The STC’s written response also noted the existence of a “hotline” telephone number for them to receive local residents’ complaints and reports on human rights abuses, but multiple sources in Aden told Human Rights Watch that they were not aware of any “hotline” number to submit complaints of rights abuses by STC forces during the August clashes.

Human Rights Watch has documented abuses by UAE-backed security forces, including the use of excessive force during arrests, detaining family members of suspects to pressure their surrender, arbitrarily detaining men and boys, detaining children with adults, and forcibly disappearing dozens.

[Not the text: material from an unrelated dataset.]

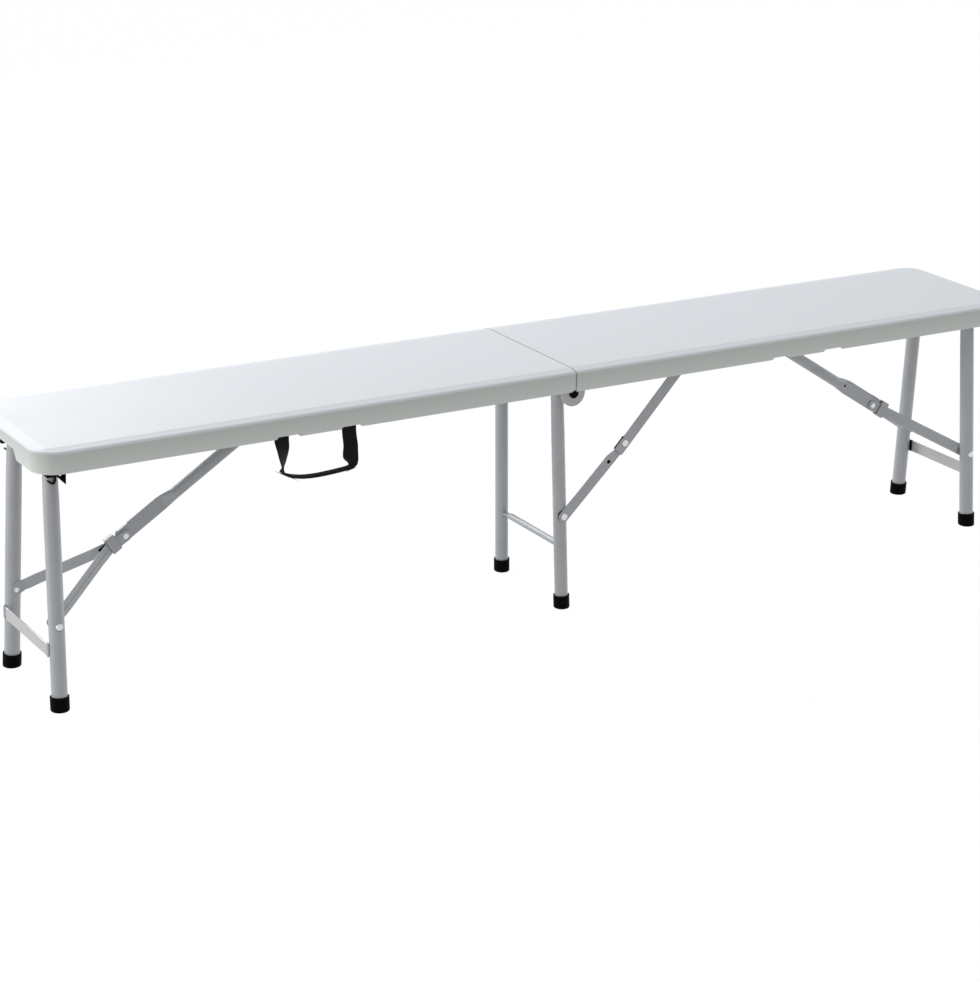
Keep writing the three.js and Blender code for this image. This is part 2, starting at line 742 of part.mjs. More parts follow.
// Middle legs with their bar
function addMiddleLegs(bench) {
  for (const [place, side] of [['near', -1], ['far', 1]]) {
    const axis = midAxisAt(side);
    addPiece(bench, `mid_leg_${place}`,
      legTube(axis, midTubeRadius, axleRadius + clearance, midRivetHeight), 'steel');
    addPiece(bench, `mid_foot_${place}`, legFoot(axis, midTubeRadius), 'rubber');
  }
  const barPlace = midAxisAt(1).at(midBarHeight);
  const splay = midAxisAt(1).direction.y / midAxisAt(1).direction.z;
  const barHalf = barPlace.y - midTubeRadius - midBarRadius * Math.abs(splay) - clearance;
  addPiece(bench, 'mid_leg_bar',
    acrossRod(midBarRadius, new THREE.Vector2(barPlace.x, barPlace.z), -barHalf, barHalf, rodSides), 'steel');
}

// Middle brace on the near side, with its lower link against the leg and its upper link outside it
function addMiddleBrace(bench, railInner) {
  const lowerInner = midSweptFace + clearance;
  const lowerOuter = lowerInner + midLinkThickness;
  const upperInner = lowerOuter + clearance;
  const upperOuter = upperInner + midLinkThickness;
  const half = midLinkWidth / 2;
  const origin = new THREE.Vector2(0, 0);

  const lowerSpan = midElbow.distanceTo(midRivet);
  const lowerSlope = Math.atan2(midElbow.y - midRivet.y, midRivet.x - midElbow.x);
  const lowerGroup = slopedGroup(bench, midElbow, lowerSlope);
  const rivetHole = acrossRod(rivetRadius + clearance, origin, 0, -halfWidth, smallSides);
  const lower = acrossPrism(barOutline(0, lowerSpan, half), -lowerInner, -lowerOuter)
    .subtract(rivetHole)
    .add(headedRod(rivetRadius, new THREE.Vector2(lowerSpan, 0), -lowerOuter,
      -(lowerOuter - midLinkThickness / 2), rivetHeadRadius, rivetHead));
  addPiece(lowerGroup, 'mid_lower_link', lower, 'steel');
  const innerHead = headedRod(rivetRadius, origin, -(lowerInner - clearance), -upperOuter,
    rivetHeadRadius, elbowRivetHead);
  const outerHead = headedRod(rivetRadius, origin, -(upperOuter + clearance), -lowerInner,
    rivetHeadRadius, elbowRivetHead);
  addPiece(lowerGroup, 'mid_elbow_rivet', innerHead.add(outerHead), 'rivet');

  const upperSpan = midElbow.distanceTo(midLinkPivot);
  const upperSlope = Math.atan2(midElbow.y - midLinkPivot.y, midLinkPivot.x - midElbow.x);
  const upperGroup = slopedGroup(bench, midElbow, upperSlope);
  const stop = block(
    new THREE.Vector3(-midStopLength + midStopLead, -upperOuter, half + midStopGap),
    new THREE.Vector3(midStopLead, -lowerInner, half + midStopGap + midLinkThickness / 2));
  const stopRoot = block(
    new THREE.Vector3(-midStopLength + midStopLead, -upperOuter, 0),
    new THREE.Vector3(midStopLead, -upperInner, half + midStopGap + midLinkThickness / 2));
  const upper = acrossPrism(barOutline(0, upperSpan, half), -upperInner, -upperOuter)
    .add(stopRoot)
    .add(stop)
    .subtract(rivetHole)
    .subtract(acrossRod(midPinRadius + clearance, new THREE.Vector2(upperSpan, 0), 0, -halfWidth, rodSides));
  addPiece(upperGroup, 'mid_upper_link', upper, 'steel');

  const pin = headedRod(midPinRadius, midLinkPivot, -(upperInner - clearance),
    -(railInner + midPinSeat), midPinHeadRadius, midPinHead);
  addPiece(bench, 'mid_link_pin', pin, 'steel');

  const legInner = midRivetPoint.y - midTubeRadius - clearance;
  const legRivet = headedRod(rivetRadius, midRivet, -legInner, -(lowerInner - clearance),
    rivetHeadRadius, rivetHead);
  addPiece(bench, 'mid_leg_rivet', legRivet, 'rivet');
}

// Webbing handle that hangs inside the near skirt of the left half
function addHandle(bench, railOuter) {
  const inner = railOuter + clearance;
  const middleY = -(inner + strapThickness / 2);
  const pivotZ = skirtBottom - strapDrop;
  const roll = strapThickness / 2;
  const gripZ = pivotZ - gripDrop;
  const pieces = [];
  for (const end of [-1, 1]) {
    const x = -strapMiddle + end * strapSpacing / 2;
    const place = end < 0 ? 'left' : 'right';
    const anchorBottom = pivotZ + roll + clearance;
    addPiece(bench, `handle_anchor_${place}`, block(
      new THREE.Vector3(x - strapWidth / 2, middleY - roll, anchorBottom),
      new THREE.Vector3(x + strapWidth / 2, middleY + roll, anchorBottom + anchorHeight)), 'webbing');
    const neckX = x + end * (strapWidth - strapNeck) / 2;
    const strap = outlineOf([
      [x - strapWidth / 2, pivotZ],
      [x + strapWidth / 2, pivotZ],
      [neckX + strapNeck / 2, gripZ + gripThickness],
      [neckX + strapNeck / 2, gripZ],
      [neckX - strapNeck / 2, gripZ],
      [neckX - strapNeck / 2, gripZ + gripThickness],
    ]);
    pieces.push(acrossPrism(strap, middleY - roll, middleY + roll));
    const hem = new THREE.CylinderGeometry(roll, roll, strapWidth, smallSides);
    hem.rotateZ(Math.PI / 2);
    hem.translate(x, middleY, pivotZ);
    pieces.push(solid(hem));
  }
  const gripHalf = (strapSpacing + strapWidth) / 2;
  pieces.push(block(
    new THREE.Vector3(-strapMiddle - gripHalf, middleY - gripWidth / 2, gripZ),
    new THREE.Vector3(-strapMiddle + gripHalf, middleY + gripWidth / 2, gripZ + gripThickness)));
  addPiece(bench, 'handle_strap', pieces.reduce((whole, piece) => whole.add(piece)), 'webbing');
}

const ends = [
  {
    name: 'left', turn: Math.PI, nearSign: 1, plateFace: outerPlateFace, plateTangent: Math.PI / 4,
    hasRelief: true, carriesPin: false,
  },
  {
    name: 'right', turn: 0, nearSign: -1, plateFace: innerPlateFace, plateTangent: Math.PI / 18,
    hasRelief: false, carriesPin: true,
  },
];

const bench = new THREE.Group();
for (const end of ends) {
  addEnd(bench, end);
}
addHinge(bench);
addMiddleLegs(bench);
addMiddleBrace(bench, innerPlateFace - plateThickness - clearance - railWidth);
addHandle(bench, outerPlateFace - plateThickness - clearance);

export default bench;
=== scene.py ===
"""A fold-in-half bench: moulded seat halves on folding steel legs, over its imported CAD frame."""
import json
import math
from collections import namedtuple
from contextlib import contextmanager

import bmesh
import bpy
import numpy as np
from bpy.props import FloatProperty, FloatVectorProperty, PointerProperty
from mathutils import Matrix, Vector

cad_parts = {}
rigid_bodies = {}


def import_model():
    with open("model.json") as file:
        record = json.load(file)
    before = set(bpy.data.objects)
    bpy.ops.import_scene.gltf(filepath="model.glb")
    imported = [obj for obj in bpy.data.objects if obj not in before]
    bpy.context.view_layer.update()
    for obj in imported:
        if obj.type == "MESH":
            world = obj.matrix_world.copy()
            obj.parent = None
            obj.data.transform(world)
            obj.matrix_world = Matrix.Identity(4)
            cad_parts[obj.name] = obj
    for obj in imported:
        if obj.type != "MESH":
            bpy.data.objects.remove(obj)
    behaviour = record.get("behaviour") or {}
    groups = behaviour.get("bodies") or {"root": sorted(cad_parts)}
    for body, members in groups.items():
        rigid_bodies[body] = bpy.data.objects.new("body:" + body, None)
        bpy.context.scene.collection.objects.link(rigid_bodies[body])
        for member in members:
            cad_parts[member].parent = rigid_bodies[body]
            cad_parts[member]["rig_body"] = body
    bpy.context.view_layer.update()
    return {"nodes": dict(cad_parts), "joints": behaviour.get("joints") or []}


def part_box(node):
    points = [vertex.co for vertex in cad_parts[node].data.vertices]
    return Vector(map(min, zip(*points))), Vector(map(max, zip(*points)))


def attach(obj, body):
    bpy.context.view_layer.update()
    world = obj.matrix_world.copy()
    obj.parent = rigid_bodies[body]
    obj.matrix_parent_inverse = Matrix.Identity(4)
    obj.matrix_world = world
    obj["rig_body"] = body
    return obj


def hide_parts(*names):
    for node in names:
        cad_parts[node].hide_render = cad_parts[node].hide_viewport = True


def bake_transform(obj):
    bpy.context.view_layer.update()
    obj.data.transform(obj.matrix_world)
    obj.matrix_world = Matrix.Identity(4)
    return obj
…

In a September report, the UN Group of Eminent Experts on Yemen found that UAE and UAE-backed forces practiced arbitrary detention and torture, including sexual violence, in detention facilities they controlled.

In its response letter, the STC’s presidential committee said that once their security forces are incorporated into the Yemen government’s forces as stipulated in the Riyadh agreement, the STC will ensure the security forces would protect human rights and prevent violations.

“The STC’s promises to protect rights are a small step forward but far from sufficient given their record of serious abuses,” Page said. “The STC, along with the Yemeni government and the Saudi-led coalition, now have an opportunity after the Riyadh agreement to rebuild trust with local residents and prioritize the protection of fundamental rights. They shouldn’t squander it.”